[MD] Indeterminism
david buchanan
dmbuchanan at hotmail.com
Wed Sep 21 13:10:53 PDT 2011
Steve said to dmb:
So when James says," make no mistake, indeterminism means chance!" what he really means isn't randomness but "free will"???? ...If the options are determinism versus indeterminism, indeterminism if true cannot support free will since it is just chance.
dmb foolishly tries to explain this yet again:
Like I said, James is using the terms "chance" and "indeterminism" to talk about freedom. "Chance" is just another word for freedom. "Chance" is the thing that the determinists cannot admit. You think he is talking about merely random events in the same way that post-quantum mechanics indeterminism does, and that's exactly where you're wrong. You are objecting because you think that James is trying to base his case for freedom and choice on mere randomness. He's not - and neither am I. You are objecting to a claim that nobody made.

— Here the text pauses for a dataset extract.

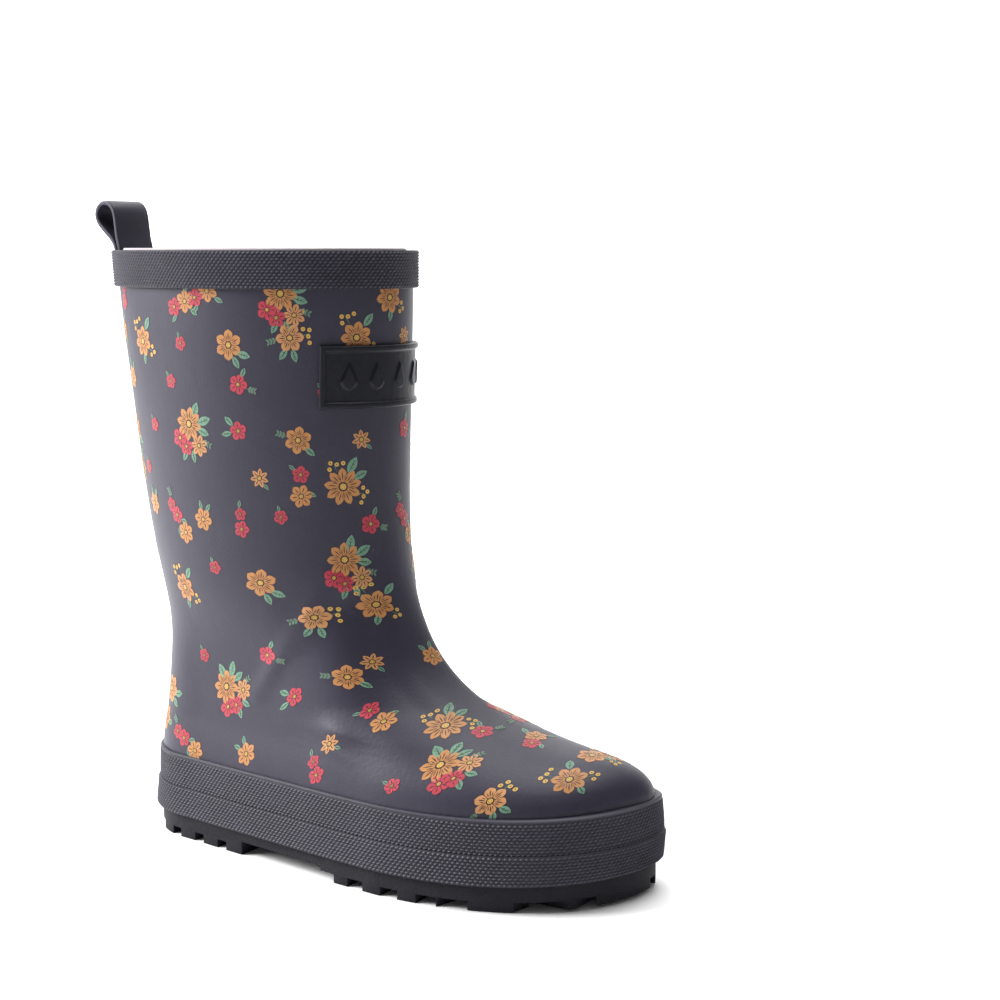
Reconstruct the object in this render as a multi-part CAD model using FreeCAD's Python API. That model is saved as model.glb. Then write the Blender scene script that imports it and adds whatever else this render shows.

What William James ACTUALLY says is, "The stronghold of the determinist argument is the antipathy to the idea of chance...This notion of alternative possibility, this admission that any one of several things may come to pass is, after all, only a roundabout name for CHANCE...What is meant by saying that my CHOICE of which way to walk home after the lecture is ambiguous and matter of chance?...It means that both Divinity Avenue and Oxford Street are called but only one, and that one either one, shall be CHOSEN." (James, The Dilemma of Determinism)
Steve said:
...If the options are determinism versus indeterminism, indeterminism if true cannot support free will since it is just chance. You can call chance a sort of freedom if you want, but chance isn't the sort of freedom anyone wants.
dmb says:
Again, that's just wrong. Chance is the sort of freedom that James wants BECAUSE it precludes determinism. It is James who calls chance a sort of freedom. Dude, I'm talking about the meaning of the evidence - James's essay - that YOU brought to the table. As Bob Doyle puts it in the abstract of his paper, "JAMESIAN FREE WILL, THE TWO-STAGE MODEL OF WILLIAM JAMES", "James was the first to overcome the standard two-part argument against free will, i.e., that the will is either determined or random. James gave it elements of both, to establish freedom but preserve responsibility. ..In view of James’s famous decision to make his first act of freedom a choice to believe that his will is free, it is most fitting to celebrate James’s priority in the free will debates by naming the two-stage model – first chance, then choice -“Jamesian” free will.
Steve said:
We agree that determinism and indeterminism are generally defined in opposition to one another. My point is that saying that indeterminism is true does nothing support free will.
dmb says:
Your point is irrelevant to James's claims and because nobody said that freedom can be predicated on randomness. James's indeterminism simply refutes the assertion that everything is determined. It means, "There are undetermined alternatives FOLLOWED by adequately determined choices." As all three sources pointed out, this is James's "two-stage model for free will" and creativity wherein "the first stage involves chance that generates alternative possibilities" and "the second stage is an adequately determined choice by the will. First chance, then choice. First 'free,' then 'will'." Doyle tells us that "William James was in 1884 the first of a dozen philosophers and scientists to propose such a two-stage model for free will" and that is how "James was the first to overcome the standard two-part argument against free will, i.e., that the will is either determined or random. James gave it elements of both, to establish freedom but preserve responsibility." We show that James was influenced by Darwin’s model of natural selection, as were most recent thinkers with a two-stage model.In view of James’s famous decision to make his first act of freedom a choice to believe that his will is free, it is most fitting to celebrate James’s priority in the free will debates by naming the two-stage model – first chance, then choice -“Jamesian” free will.